The new standard for fine particles of 2.5 microns in diameter calls for daily average standard not to exceed 65 micrograms per cubic meter of air and a yearly average of 15 micrometers per cubic meter of air. The annual 2.5 standard will use an annual mean in a three year average. This does not affect the regulations for PM 10 which is the larger sized particle upon which small particulate regulations are now set. Those standards are no more than three violations of over 150 micrograms per cubic meter of air at the same monitor averaged over a three year period, as well as a 50 micrograms average per cubic meter of air annual standard .

Since the PM 2.5 standard is the first standard for this pollutant, the EPA will allow five years to set up a new monitoring network as well as another review of particulate matter science during that time. The 2.5 standard to be reevaluated again in five years when data has been collected and the review completed. While new standards will hopefully provide better air quality, the phrase the devil is in the details, is not inappropriate.

For PM 2.5, there will be spatial averaging of the monitors. This could mean if one monitor is high within a spatial region, another could be added getting lower readings thus providing a lower average reading that would form the basis for measurement. Nevertheless, people in the vicinity of the high monitor would still be exposed to unhealthy levels of PM 2.5. The guidance for allowable spatial regions and monitor sights is under development. At this time, it appears any additional monitors in a spatial area will have to have readings within a close percentage of the hot spot monitor-percentage and be affected by the same sources. The spatial averaging will affect the annual standard only.

There is also a new category of PM 2.5 monitor called a community monitor meaning it should be in a populated vicinity and not monitor primarily for industry emissions such as those occurring at the hill across from the Clairton Coke Plant. (This was the specific example used by an EPA spokesperson). For the industry monitor, only the daily standard will be counted. The annual standard will not apply.

The PM 2.5 twenty-four hour standard will also take only those readings falling at the 98th percentile of monitored days per year excusing the top two percent of monitored data or the top approximately 7 daily readings per year, if monitoring occurred every day of the year. The annual 98th percentile reading to be averaged over three years.

When will the new standards actually cause reduced pollution? Local controls for the eight hour ozone standard will not be required until 2003, and 2005 for particulate matter ; with no compliance determinations until 2007 and 2008 respectively and with possible extensions.

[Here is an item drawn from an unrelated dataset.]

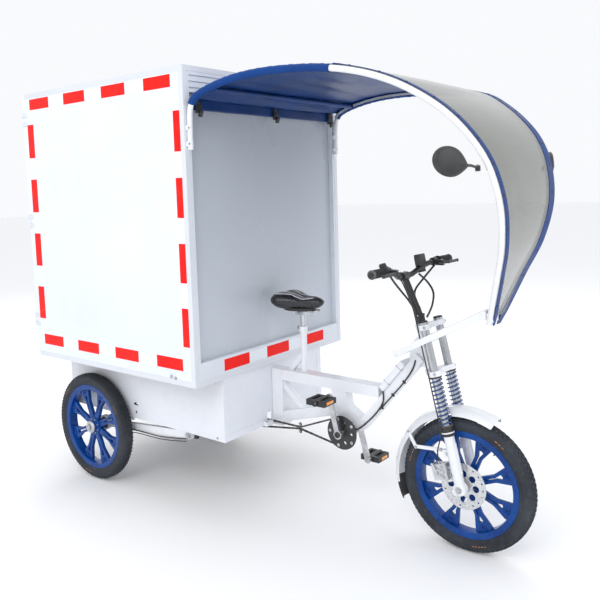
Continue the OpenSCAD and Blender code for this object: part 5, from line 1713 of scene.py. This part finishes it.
wheel_blue = Finish("wheel_powder_blue")
blue_cloud = wheel_blue.ramp(wheel_blue.noise(9, 5), (0.3, 0.0), (0.75, 1.0))
blue_dust = wheel_blue.ramp(wheel_blue.noise(34, 7), (0.52, 0.0), (0.82, 1.0))
wheel_blue.surface(
    base_color=wheel_blue.mix(
        blue_dust * 0.22,
        wheel_blue.mix(blue_cloud, (0.001, 0.034, 0.180), (0.002, 0.062, 0.300)),
        (0.06, 0.11, 0.24)),
    roughness=wheel_blue.ramp(blue_cloud * 0.6 + blue_dust * 0.4, (0.1, 0.22), (0.8, 0.46)),
    normal=wheel_blue.bump(wheel_blue.noise(420, 2), 0.0003, 0.35),
    specular_ior_level=0.22,
    coat_weight=0.10,
    coat_roughness=0.12,
)
rubber = Finish("tyre_rubber")
rubber_dust = rubber.ramp(rubber.noise(7, 6), (0.3, 0.0), (0.75, 1.0))
rubber_scuff = rubber.ramp(rubber.noise(42, 6), (0.5, 0.0), (0.8, 1.0))
rubber.surface(
    base_color=rubber.mix(rubber_dust * 0.6 + rubber_scuff * 0.3, (0.015, 0.018, 0.024),
                          (0.075, 0.084, 0.100)),
    roughness=rubber.ramp(rubber_dust, (0.2, 0.62), (0.8, 0.86)),
    normal=rubber.bump(rubber.noise(300, 3), 0.0005, 0.5),
    specular_ior_level=0.3,
)
mark_orange = Finish("tyre_mark_orange")
mark_wear = mark_orange.ramp(mark_orange.noise(90, 5), (0.35, 0.0), (0.6, 1.0))
mark_orange.surface(base_color=mark_orange.mix(mark_wear, (0.30, 0.13, 0.05), (0.70, 0.27, 0.06)),
                    roughness=mark_orange.ramp(mark_wear, (0.2, 0.55), (0.8, 0.75)))
disc_steel = Finish("brushed_disc_steel")
spun = disc_steel.node("ShaderNodeTexNoise", inputs={
    "Vector": disc_steel.place((1, 0.05, 1)), "Scale": 150.0, "Detail": 4.0})
disc_steel.surface(
    base_color=disc_steel.mix(disc_steel.ramp(spun, (0.3, 0.0), (0.7, 1.0)),
                              (0.55, 0.56, 0.57), (0.76, 0.77, 0.78)),
    metallic=0.95,
    roughness=disc_steel.ramp(spun, (0.3, 0.22), (0.7, 0.38)),
    normal=disc_steel.bump(spun, 0.0002, 0.3),
)
coat_node("brake_rotor", disc_steel)


def wheel_point(axle, r, turn, y):
    return Vector((axle.x + r * math.cos(turn), y, axle.z + r * math.sin(turn)))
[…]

The EPA will work with the Ozone Transport Assessment Group (OTAG) and their data to ask for State Implementation Plans from states that are causing significant upwind pollution to help reduce the interstate pollution. Those areas such as Pittsburgh that have not attained the one hour ozone standard can be eligible for a transitional classification process if we meet the one hour standard by the year 2000 and submit a SIP for the 8-hour standard prior to the designation and classification process in 2000, and comply with EPAs regional transport rule as applicable.

EPA states that the new standards will prevent 15,000 premature deaths, 350,000 cases of aggravated asthma and 1 million cases of significantly decreased lung function achieved in a flexible and cost effective manner. The standards, as you have observed from the above, do not simply lower pollutant standards . There is a different, complex methodology involved and a very long time for implementation. Hopefully, this new approach is actually able to achieve decreased levels of ozone and PM 2.5. The EPA and President Clinton are to be congratulated for taking a stand for cleaner air against strong opposition. GASP hopes that the changes put into the original EPA proposal are not so weakening that the whole complex effort eventually arrives at the same or little improved air quality place. This much effort and debate should have real results in human and environmental health.